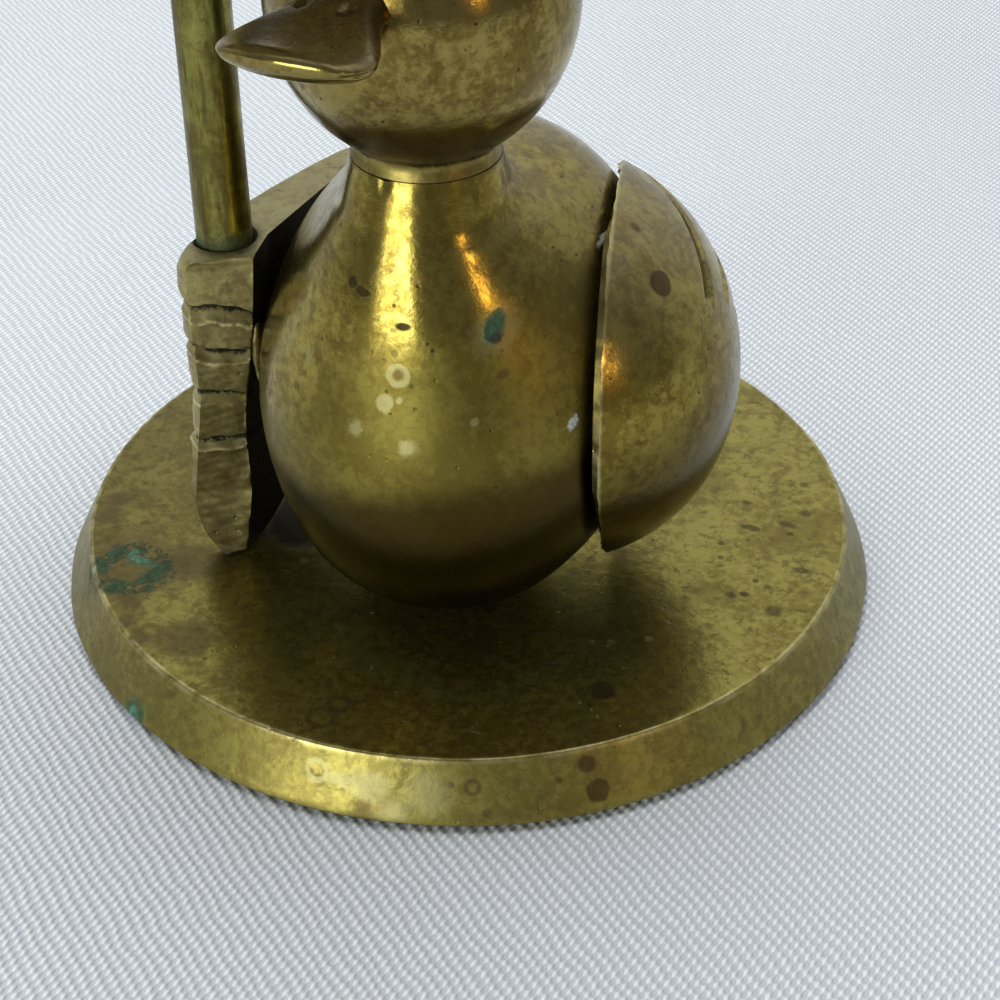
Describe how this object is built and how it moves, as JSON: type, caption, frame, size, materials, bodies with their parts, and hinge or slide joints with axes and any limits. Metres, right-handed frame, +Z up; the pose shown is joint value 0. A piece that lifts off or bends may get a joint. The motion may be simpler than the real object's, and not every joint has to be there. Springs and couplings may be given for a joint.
{
  "type": "duck figurine",
  "caption": "Brass duck on a round weighted base, one wing resting and the other holding an umbrella that turns and lifts out.",
  "frame": {"origin": "centre of the felt's flat underside, on the axis of the round base", "axes": "+Z up along the base's axis; the duck faces -Y and its own left side is +X"},
  "size_m": [0.1175, 0.1118, 0.1343],
  "materials": {
    "base_brass": "aged, brushed, with brown and green patina",
    "body_brass": "aged polish with brown spots",
    "head_brass": "aged polish",
    "wing_brass": "aged, dull, darker in the grooves",
    "shaft_brass": "aged, olive, streaked along its length",
    "canopy_brass": "aged sheet",
    "eye_brass": "dark brass",
    "braze": "dull brazing metal",
    "steel": "plain turned steel",
    "felt": "dark green felt"
  },
  "bodies": {
    "duck": {"base_plate": "base_brass", "base_felt": "felt", "base_screw": "steel", "base_washer": "steel", "body_shell": "body_brass", "head_stud": "steel", "head": "head_brass", "bill": "head_brass", "bill_peg": "steel", "left_eye": "eye_brass", "right_eye": "eye_brass", "holding_wing": "wing_brass", "holding_wing_pegs": "steel", "holding_wing_braze": "braze", "resting_wing": "wing_brass", "resting_wing_pegs": "steel", "tail": "body_brass", "tail_peg": "steel"},
    "umbrella": {"umbrella_shaft": "shaft_brass", "umbrella_collar": "shaft_brass", "umbrella_finial": "shaft_brass"},
    "canopy": {"umbrella_canopy": "canopy_brass", "umbrella_ribs": "shaft_brass"}
  },
  "joints": [
    {"name": "umbrella_lift", "type": "slide", "parent": "duck", "child": "umbrella", "axis": [0, 0, 1], "range_m": [0, 0.025]},
    {"name": "canopy_turn", "type": "hinge", "parent": "umbrella", "child": "canopy", "pos_m": [-0.02205, -0.01638, 0.123], "axis": [0, 0, 1], "continuous": true}
  ]
}
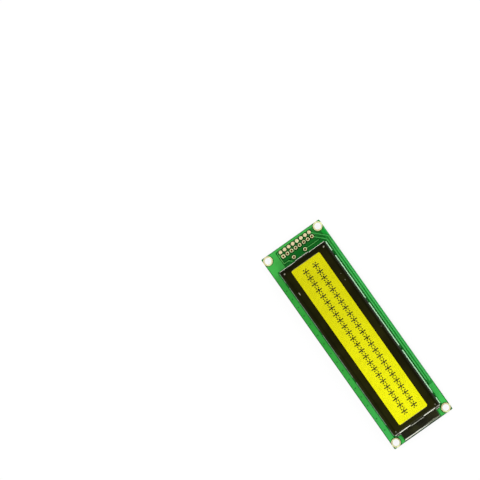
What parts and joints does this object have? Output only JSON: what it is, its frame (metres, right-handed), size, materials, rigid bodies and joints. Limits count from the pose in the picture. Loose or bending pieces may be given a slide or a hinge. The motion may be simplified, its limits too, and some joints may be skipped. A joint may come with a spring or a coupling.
{
  "type": "character lcd module",
  "caption": "Character display module: steel-framed dot-matrix glass over a side-lit tray, on a green board with corner mounting holes and a plated header",
  "frame": {"origin": "centre of the four mounting holes, on the back face of the board", "axes": "+X from the header end to the lamp end, +Y up as the display is read, +Z out of the display face"},
  "size_m": [0.118, 0.036, 0.0124],
  "materials": {
    "board": "glass-epoxy board under glossy dark-green solder mask",
    "masked_copper": "copper under solder mask, a lighter green than the bare board",
    "tinned_copper": "pale gold plating with a thin tin bloom",
    "black_steel": "satin olive-black paint on thin steel, bare along the cut lower edge",
    "polarizer_film": "clear matt film",
    "cell_glass": "thin polished glass",
    "switched_crystal": "dark olive where the liquid crystal is switched",
    "seal_resin": "cured epoxy seal",
    "rear_film": "yellow-green film that glows with the light behind it",
    "contact_rubber": "layered conducting rubber between pink outer skins",
    "white_plastic": "white moulded reflector plastic",
    "clear_acrylic": "clear acrylic, polished",
    "diffuser_film": "milky film",
    "white_film": "white reflecting film",
    "lamp_resin": "yellow-green lamp resin",
    "black_tape": "black light-proof tape with faint wrinkles",
    "tinned_pin": "tinned wire",
    "solder": "bright solder",
    "black_epoxy": "black potting epoxy, soft sheen",
    "resistor_ceramic": "dark glazed resistor face",
    "capacitor_ceramic": "tan ceramic"
  },
  "bodies": {
    "root": {"pcb": "board", "front_copper": "masked_copper", "back_copper": "tinned_copper", "mounting_hole_rings": "tinned_copper", "header_pads": "tinned_copper", "backlight_pads": "tinned_copper", "bezel": "black_steel", "front_polarizer": "polarizer_film", "front_glass": "cell_glass", "lcd_dots": "switched_crystal", "perimeter_seal": "seal_resin", "rear_glass": "cell_glass", "rear_polarizer": "rear_film", "zebra_strip_top": "contact_rubber", "zebra_strip_bottom": "contact_rubber", "backlight_frame": "white_plastic", "light_guide": "clear_acrylic", "diffuser_sheet": "diffuser_film", "reflector_sheet": "white_film", "led_board": "board", "leds": "lamp_resin", "tail_tape": "black_tape", "backlight_pins": "tinned_pin", "backlight_solder": "solder", "controller_cob": "black_epoxy", "segment_driver_cob_left": "black_epoxy", "segment_driver_cob_right": "black_epoxy", "resistor_bodies": "resistor_ceramic", "resistor_terminals": "solder", "capacitor_bodies": "capacitor_ceramic", "capacitor_terminals": "solder"}
  },
  "joints": []
}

The request:
Reproduce the material above exactly; please quote every line of it.

Reply to the exercise:
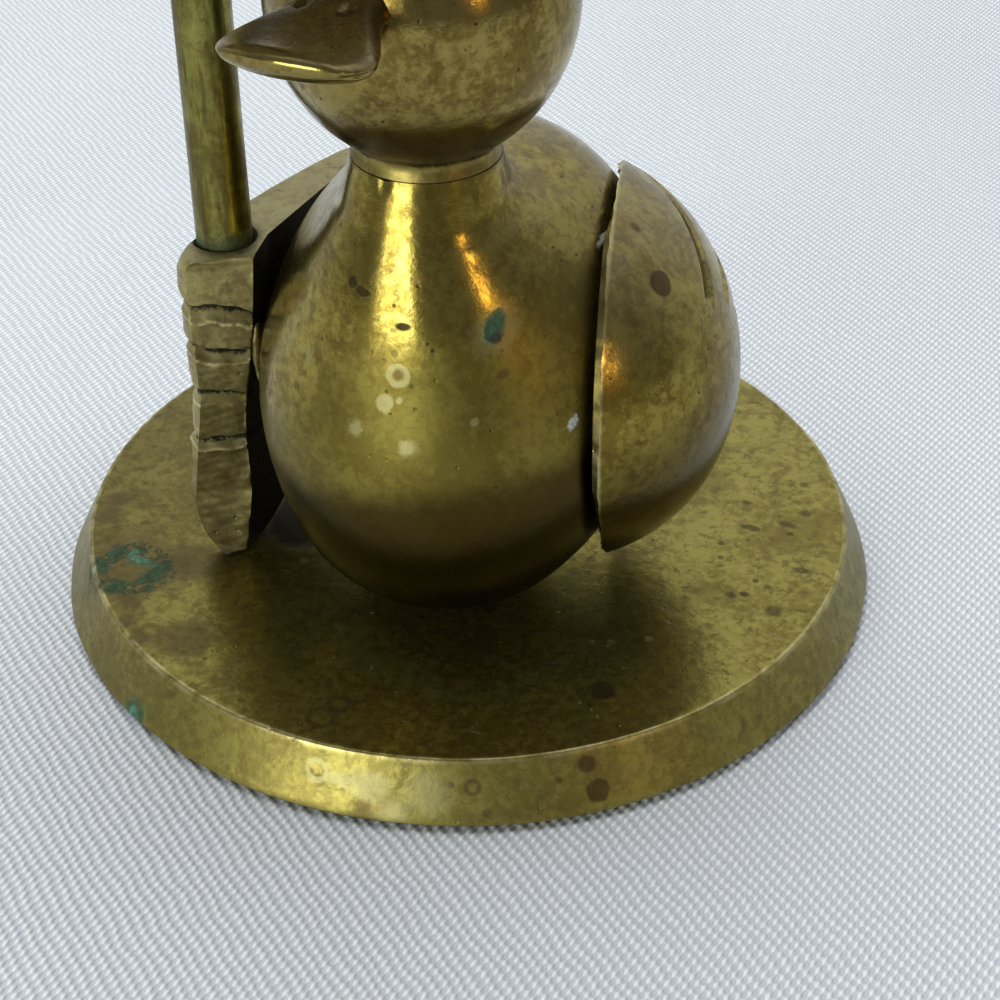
Describe how this object is built and how it moves, as JSON: type, caption, frame, size, materials, bodies with their parts, and hinge or slide joints with axes and any limits. Metres, right-handed frame, +Z up; the pose shown is joint value 0. A piece that lifts off or bends may get a joint. The motion may be simpler than the real object's, and not every joint has to be there. Springs and couplings may be given for a joint.
{
  "type": "duck figurine",
  "caption": "Brass duck on a round weighted base, one wing resting and the other holding an umbrella that turns and lifts out.",
  "frame": {"origin": "centre of the felt's flat underside, on the axis of the round base", "axes": "+Z up along the base's axis; the duck faces -Y and its own left side is +X"},
  "size_m": [0.1175, 0.1118, 0.1343],
  "materials": {
    "base_brass": "aged, brushed, with brown and green patina",
    "body_brass": "aged polish with brown spots",
    "head_brass": "aged polish",
    "wing_brass": "aged, dull, darker in the grooves",
    "shaft_brass": "aged, olive, streaked along its length",
    "canopy_brass": "aged sheet",
    "eye_brass": "dark brass",
    "braze": "dull brazing metal",
    "steel": "plain turned steel",
    "felt": "dark green felt"
  },
  "bodies": {
    "duck": {"base_plate": "base_brass", "base_felt": "felt", "base_screw": "steel", "base_washer": "steel", "body_shell": "body_brass", "head_stud": "steel", "head": "head_brass", "bill": "head_brass", "bill_peg": "steel", "left_eye": "eye_brass", "right_eye": "eye_brass", "holding_wing": "wing_brass", "holding_wing_pegs": "steel", "holding_wing_braze": "braze", "resting_wing": "wing_brass", "resting_wing_pegs": "steel", "tail": "body_brass", "tail_peg": "steel"},
    "umbrella": {"umbrella_shaft": "shaft_brass", "umbrella_collar": "shaft_brass", "umbrella_finial": "shaft_brass"},
    "canopy": {"umbrella_canopy": "canopy_brass", "umbrella_ribs": "shaft_brass"}
  },
  "joints": [
    {"name": "umbrella_lift", "type": "slide", "parent": "duck", "child": "umbrella", "axis": [0, 0, 1], "range_m": [0, 0.025]},
    {"name": "canopy_turn", "type": "hinge", "parent": "umbrella", "child": "canopy", "pos_m": [-0.02205, -0.01638, 0.123], "axis": [0, 0, 1], "continuous": true}
  ]
}
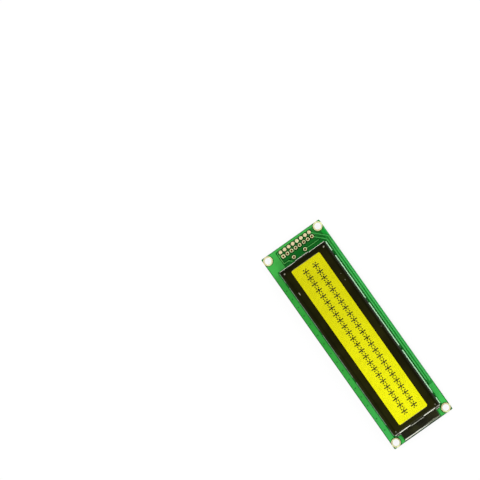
What parts and joints does this object have? Output only JSON: what it is, its frame (metres, right-handed), size, materials, rigid bodies and joints. Limits count from the pose in the picture. Loose or bending pieces may be given a slide or a hinge. The motion may be simplified, its limits too, and some joints may be skipped. A joint may come with a spring or a coupling.
{
  "type": "character lcd module",
  "caption": "Character display module: steel-framed dot-matrix glass over a side-lit tray, on a green board with corner mounting holes and a plated header",
  "frame": {"origin": "centre of the four mounting holes, on the back face of the board", "axes": "+X from the header end to the lamp end, +Y up as the display is read, +Z out of the display face"},
  "size_m": [0.118, 0.036, 0.0124],
  "materials": {
    "board": "glass-epoxy board under glossy dark-green solder mask",
    "masked_copper": "copper under solder mask, a lighter green than the bare board",
    "tinned_copper": "pale gold plating with a thin tin bloom",
    "black_steel": "satin olive-black paint on thin steel, bare along the cut lower edge",
    "polarizer_film": "clear matt film",
    "cell_glass": "thin polished glass",
    "switched_crystal": "dark olive where the liquid crystal is switched",
    "seal_resin": "cured epoxy seal",
    "rear_film": "yellow-green film that glows with the light behind it",
    "contact_rubber": "layered conducting rubber between pink outer skins",
    "white_plastic": "white moulded reflector plastic",
    "clear_acrylic": "clear acrylic, polished",
    "diffuser_film": "milky film",
    "white_film": "white reflecting film",
    "lamp_resin": "yellow-green lamp resin",
    "black_tape": "black light-proof tape with faint wrinkles",
    "tinned_pin": "tinned wire",
    "solder": "bright solder",
    "black_epoxy": "black potting epoxy, soft sheen",
    "resistor_ceramic": "dark glazed resistor face",
    "capacitor_ceramic": "tan ceramic"
  },
  "bodies": {
    "root": {"pcb": "board", "front_copper": "masked_copper", "back_copper": "tinned_copper", "mounting_hole_rings": "tinned_copper", "header_pads": "tinned_copper", "backlight_pads": "tinned_copper", "bezel": "black_steel", "front_polarizer": "polarizer_film", "front_glass": "cell_glass", "lcd_dots": "switched_crystal", "perimeter_seal": "seal_resin", "rear_glass": "cell_glass", "rear_polarizer": "rear_film", "zebra_strip_top": "contact_rubber", "zebra_strip_bottom": "contact_rubber", "backlight_frame": "white_plastic", "light_guide": "clear_acrylic", "diffuser_sheet": "diffuser_film", "reflector_sheet": "white_film", "led_board": "board", "leds": "lamp_resin", "tail_tape": "black_tape", "backlight_pins": "tinned_pin", "backlight_solder": "solder", "controller_cob": "black_epoxy", "segment_driver_cob_left": "black_epoxy", "segment_driver_cob_right": "black_epoxy", "resistor_bodies": "resistor_ceramic", "resistor_terminals": "solder", "capacitor_bodies": "capacitor_ceramic", "capacitor_terminals": "solder"}
  },
  "joints": []
}